Damhof, the Netherlands’ lecturer of the year in 2016, was on the Marymount campus in November before she and DeWitt headed to the Council on International Economic Exchange (CIEE) Conference in Austin, where they were part of a presentation on globally networked learning, along with MU’s Dr. Matthew Bakker and Terry Graham of the Universidad Jesuita de Guadalajara, Mexico.

“When we say that globalization is here and affecting our lives, we don’t often reflect on how deeply that is the case,” said DeWitt, chair of Marymount’s Sociology Department.

“Oftentimes we take a lot for granted,” she said. “When you have a class like this, you’ve constantly got someone from another place in the world with a different vantage point providing a much richer perspective. As instructors, we walked into this thinking we would have Dutch students and American students. In fact, both classes include students from all over the world. That richness just changes the conversation and helps students understand the meaning of global connections.”
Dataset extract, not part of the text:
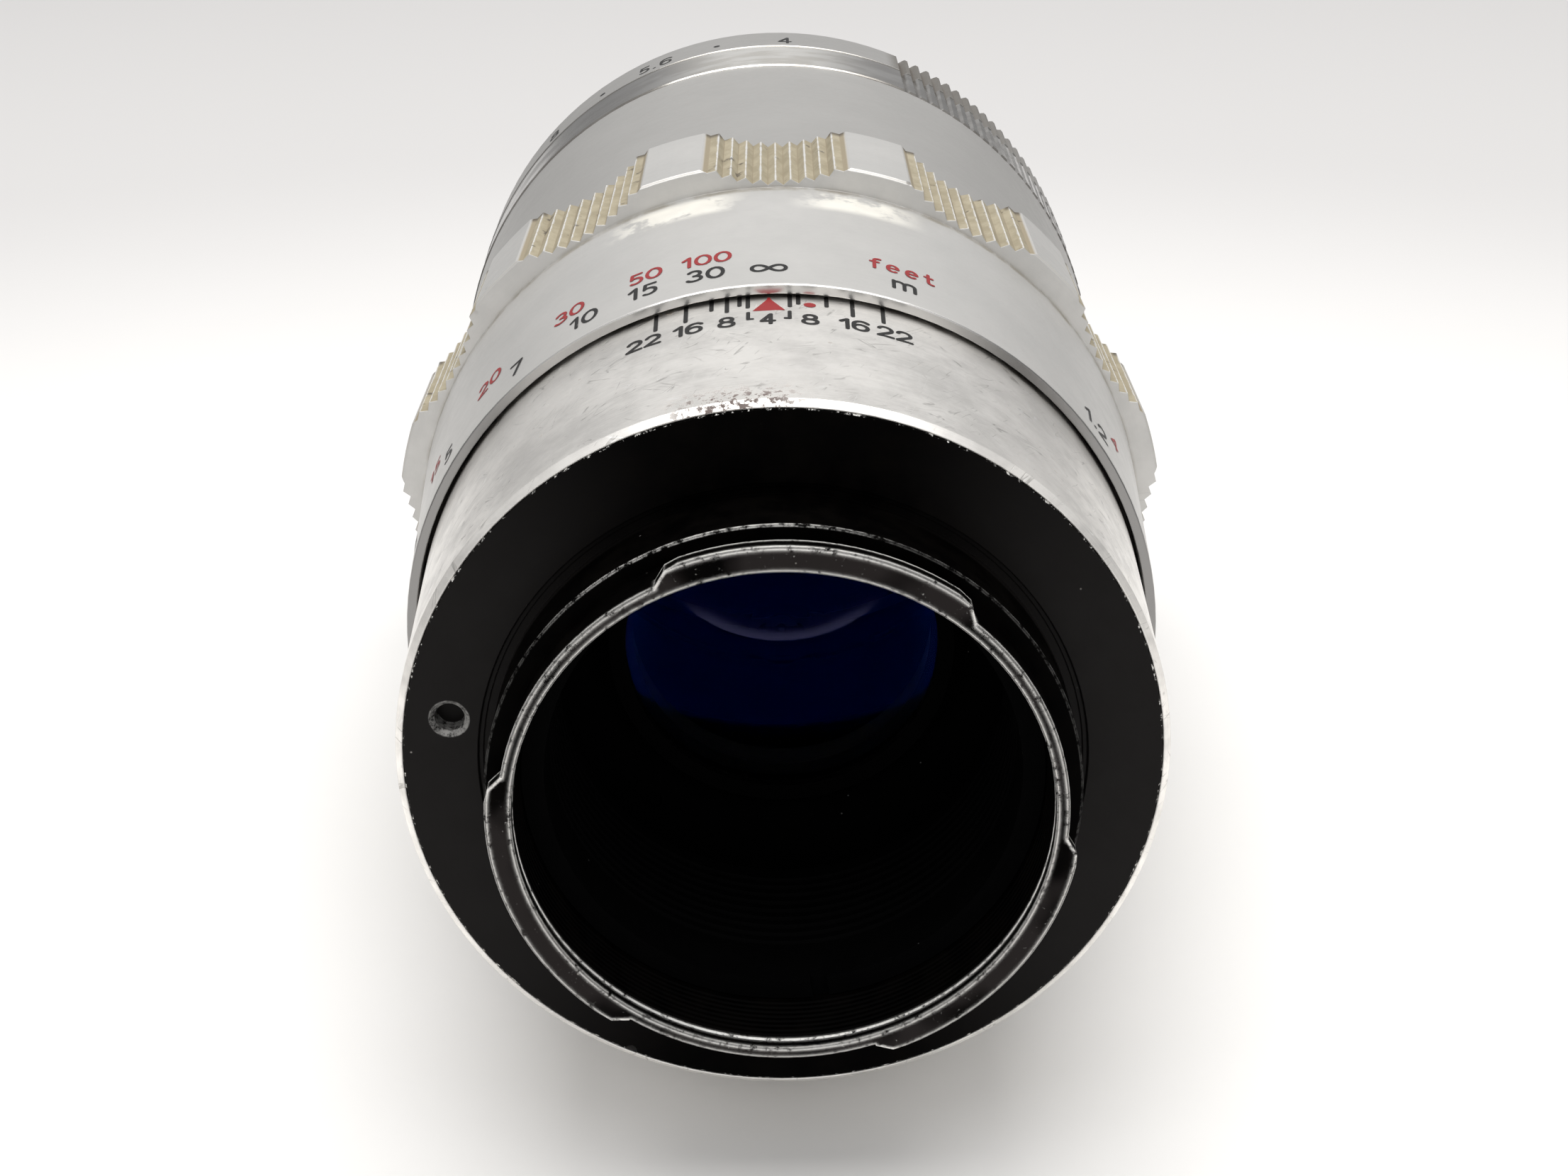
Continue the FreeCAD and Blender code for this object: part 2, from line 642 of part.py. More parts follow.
for number in range(BLADES):
    NODES["iris_blade_%d" % (number + 1)] = iris_blade(number)

os.makedirs("parts", exist_ok=True)
for name, shape in NODES.items():
    solids = len(shape.Solids)
    print(name, "solids", solids, "valid", shape.isValid(), "volume", round(shape.Volume, 2))
    shape.exportStep("parts/%s.step" % name)
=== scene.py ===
import bpy
import math
from mathutils import Matrix, Vector


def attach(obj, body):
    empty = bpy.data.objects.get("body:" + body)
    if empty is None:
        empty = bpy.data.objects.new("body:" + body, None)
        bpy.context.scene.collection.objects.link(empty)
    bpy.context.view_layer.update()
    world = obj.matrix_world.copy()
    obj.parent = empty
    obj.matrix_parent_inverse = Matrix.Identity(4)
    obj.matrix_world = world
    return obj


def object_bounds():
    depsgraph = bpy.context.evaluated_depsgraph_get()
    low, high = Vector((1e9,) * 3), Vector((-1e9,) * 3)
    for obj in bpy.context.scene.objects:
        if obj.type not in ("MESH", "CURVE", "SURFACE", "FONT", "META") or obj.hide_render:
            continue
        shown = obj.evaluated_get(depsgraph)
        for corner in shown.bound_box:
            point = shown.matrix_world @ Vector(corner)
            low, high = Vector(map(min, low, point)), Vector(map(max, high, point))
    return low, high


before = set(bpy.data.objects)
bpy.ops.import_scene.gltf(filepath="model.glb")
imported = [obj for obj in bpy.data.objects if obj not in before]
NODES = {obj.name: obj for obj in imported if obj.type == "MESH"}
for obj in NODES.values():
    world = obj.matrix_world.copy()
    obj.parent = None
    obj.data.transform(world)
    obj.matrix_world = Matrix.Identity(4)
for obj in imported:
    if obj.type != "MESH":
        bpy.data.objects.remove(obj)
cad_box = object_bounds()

# The optical axis is +Y, the rear of the lens faces -Y and the seating face of the
# mount is y = 0.  Angles are degrees clockwise from the top, seen from the rear.
# Lengths in this script are millimetres unless a name says otherwise.
MM = 0.001

# ---- surfaces of revolution that carry marks: (y rear, radius rear, y front, radius front) ----
FIXED_CONE = (0.45, 29.6, 21.3, 30.6)
SCALE_CONE = (21.3, 31.75, 44.5, 33.6)
STOP_CONE = (100.5, 35.23, 107.35, 35.3)
MARK_LIFT = 0.02

# ---- centre of the hole for the camera's locking pin, on the flange, and its worn ring ----
LOCK_HOLE = math.radians(-80.0)
LOCK_HOLE_OUT = 25.6
LOCK_RING_R = (1.12, 1.55)

# ---- rows of marks on the fixed ring and the stop ring ----
SEAM_Y = 21.45
DEPTH_NUMBERS_Y = 15.6
DEPTH_BRACKETS_Y = 16.7
TRIANGLE_Y = 18.45
TRIANGLE_HEIGHT = 2.85
TRIANGLE_HALF_WIDTH = 1.28
INFRARED_DOT_Y = 19.77
INFRARED_DOT_DEG = 6.06
DEGREES_PER_STOP_NUMBER = 0.778
STOP_NUMBERS_Y = 101.75
STOP_DOTS_Y = 103.0

# ---- rows and pitch of the distance scale ----
METRES_Y = 23.9
FEET_Y = 27.3
DEGREES_PER_MM = 15.147
FOCAL_LENGTH = 135.0
METRES_PER_FOOT = 0.3048
INDEX_DEG = -1.25
STOP_FOUR_DEG = 2.0

# ---- the grip: twelve scooped scallops, each with ten ribs ----
SCALLOP_PITCH = 30.0
SCALLOP_ROOT = 33.75
SCOOP_RADIUS = 16.18
RIB_DEPTH = 0.48
GRIP_Y = (44.6, 58.9)

# ---- zones of the rings that have their own finish ----
POLISHED_FACE_Y = (21.34, 21.42)
BARREL_BORE_R = (32.4, 32.6)
BRIGHT_BAND_Y = (100.40, 100.55)
FILTER_BORE_R = (28.7, 28.9)
FILTER_THREAD_PITCH = 0.75
LUG_FACE_Y = (-8.47, -8.35)

# ---- glass: its index, its coated faces along the axis, and the radius near the axis
# within which the mesh's own face normals are used ----
GLASS_INDEX = 1.52
COATING_INDEX = 1.55
REAR_GLASS_Y = (21.0, 23.4)
FRONT_GLASS_Y = (90.0, 110.0)
POLE_RADIUS = 4.3

# ---- pale reflection of an inner ring, drawn in the rear glass's coating ----
GHOST_RADIUS = 11.16
GHOST_WIDTH = 1.25
GHOST_TINT = (0.36, 0.37, 0.85)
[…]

A few differences in perspective Damhof noted:
  • Students in the U.S. really need to know what’s expected of them and are very focused on their grades, while Dutch students are used to a less-structured learning experience.
  • While cars are everywhere here, “everybody in the Netherlands is on a bike,” she said.
  • The Dutch take a different approach to work/life balance. “We have a much more clear divide between weekends and work time,” she said.
Then there’s the issue of climate change.

“We can talk about climate change in the U.S.,” DeWitt said. “But it doesn’t mean the same thing as in the Netherlands, where part of the country is below sea level.”

During the first year of the course, Hurricane Sandy knocked out power in parts of Northern Virginia.

“In the Netherlands they had no experience with violent weather like that,” she said.

This past summer, DeWitt and Damhof adapted The Global Village course for high school students, and Damhof came here to co-teach a two-week, three-credit offering from July 9-21 that allowed students to examine the degree to which people around the world are globally interconnected.

“We examined how this increasing global interdependence impacts our daily lives and how our interdependence can affect the future,” DeWitt said.

Students learned firsthand how cultural globalization impacts how they view the world.

“As we saw at the Newseum exhibits, before social media, foreign news was slow and seemingly distant,” said Matt Bova, a senior from Arlington. “Now, with cell phones in all but the most oppressed countries, every international event can be captured with multiple angles.”

Bova explained that this can lead to the misconception that the world has gotten more violent, when, in fact, the lens – rather than the subject – has widened.

Mikayla Ware, a senior from Alexandria, found that going on field trips helped her better obtain and absorb information rather than sitting in class and taking notes.

“Whether we went to visit a museum, walked around campus, watched a movie, or played a board game, I felt more connected to my work and the class,” Ware said.

She said globalization will make the world more open-minded and diverse.

“People will be more aware of their actions, or lack thereof, and how they affect others and the world around us,” she said.

Marymount has also added another globally networked class, a course called Human Rights, this time taught by MU’s Bakker, an assistant professor of sociology, and Graham in Mexico. Graham said the course, which will be offered again this spring, provides an intercultural experience to students who may not have the time, finances or desire to travel abroad. The experience informs, on multiple levels, their view of the world.

“The students grew in their understanding of one another and how culture and experience affect attitude and opinion,” she said. “Watching students grow emotionally and mentally is not an everyday experience for a teacher. They do, obviously, grow and mature, but teachers don’t always get to see it. This course allowed us to see some of it.”


Photo captions
Photo 1
Loes Damhof, a senior lecturer at Hanze University in the Netherlands, is on screen in the Arlington classroom of Janine DeWitt of Marymount University. For the past six years they’ve taught The Global Village, where students from both places explore globalization, engage in cross-cultural dialogues and seek multiple perspectives on global issues.

Photo 2
Loes Damhof is shown with students on the National Mall. The Dutch professor was here this summer to co-teach The Global Village, a two-week adaption of the course where the high school students could earn three college credits.

Photo 3
Students at the Marymount summer institute saw this depiction of the Berlin Wall at the Newseum, an interactive museum dedicated to journalism.